— BEGIN SOURCE EXCERPT —

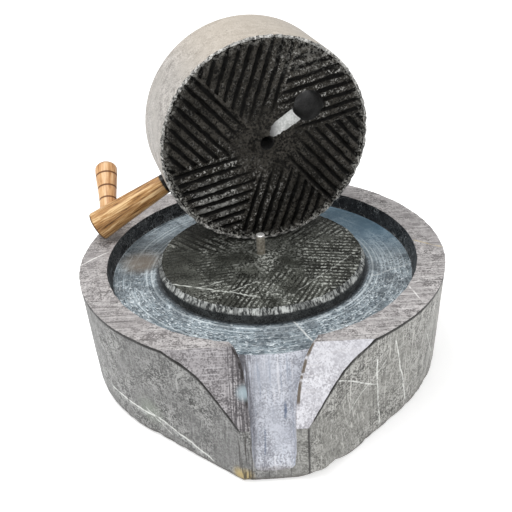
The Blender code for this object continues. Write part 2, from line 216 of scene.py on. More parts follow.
def smooth_through(xs, known_xs, known_ys):
    """A smooth curve through a few known values, read at xs."""
    known_xs = np.asarray(known_xs, float)
    known_ys = np.asarray(known_ys, float)
    slopes = np.gradient(known_ys, known_xs)
    i = np.clip(np.searchsorted(known_xs, xs) - 1, 0, len(known_xs) - 2)
    width = known_xs[i + 1] - known_xs[i]
    t = np.clip((xs - known_xs[i]) / width, 0, 1)
    a = (1 + 2 * t) * (1 - t) ** 2 * known_ys[i] + t * (1 - t) ** 2 * width * slopes[i]
    b = t * t * (3 - 2 * t) * known_ys[i + 1] - t * t * (1 - t) * width * slopes[i + 1]
    return a + b


# Meshes

def mesh_object(name, points, faces, matrix=None):
    """A mesh object whose faces point out."""
    mesh = bpy.data.meshes.new(name)
    mesh.from_pydata([tuple(p) for p in points], [], faces)
    mesh.update()
    made = bpy.data.objects.new(name, mesh)
    bpy.context.scene.collection.objects.link(made)
    bm = bmesh.new()
    bm.from_mesh(mesh)
    if bm.calc_volume(signed=True) < 0:
        bmesh.ops.reverse_faces(bm, faces=bm.faces)
    bm.to_mesh(mesh)
    bm.free()
    if matrix is not None:
        made.matrix_world = matrix
    return made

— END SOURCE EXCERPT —

- TASK OBJECTIVE
Copy out the full listing exactly.

- THE ANSWER
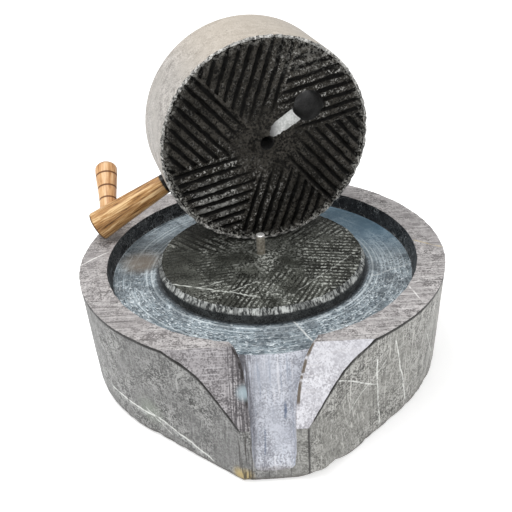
The Blender code for this object continues. Write part 2, from line 216 of scene.py on. More parts follow.
def smooth_through(xs, known_xs, known_ys):
    """A smooth curve through a few known values, read at xs."""
    known_xs = np.asarray(known_xs, float)
    known_ys = np.asarray(known_ys, float)
    slopes = np.gradient(known_ys, known_xs)
    i = np.clip(np.searchsorted(known_xs, xs) - 1, 0, len(known_xs) - 2)
    width = known_xs[i + 1] - known_xs[i]
    t = np.clip((xs - known_xs[i]) / width, 0, 1)
    a = (1 + 2 * t) * (1 - t) ** 2 * known_ys[i] + t * (1 - t) ** 2 * width * slopes[i]
    b = t * t * (3 - 2 * t) * known_ys[i + 1] - t * t * (1 - t) * width * slopes[i + 1]
    return a + b


# Meshes

def mesh_object(name, points, faces, matrix=None):
    """A mesh object whose faces point out."""
    mesh = bpy.data.meshes.new(name)
    mesh.from_pydata([tuple(p) for p in points], [], faces)
    mesh.update()
    made = bpy.data.objects.new(name, mesh)
    bpy.context.scene.collection.objects.link(made)
    bm = bmesh.new()
    bm.from_mesh(mesh)
    if bm.calc_volume(signed=True) < 0:
        bmesh.ops.reverse_faces(bm, faces=bm.faces)
    bm.to_mesh(mesh)
    bm.free()
    if matrix is not None:
        made.matrix_world = matrix
    return made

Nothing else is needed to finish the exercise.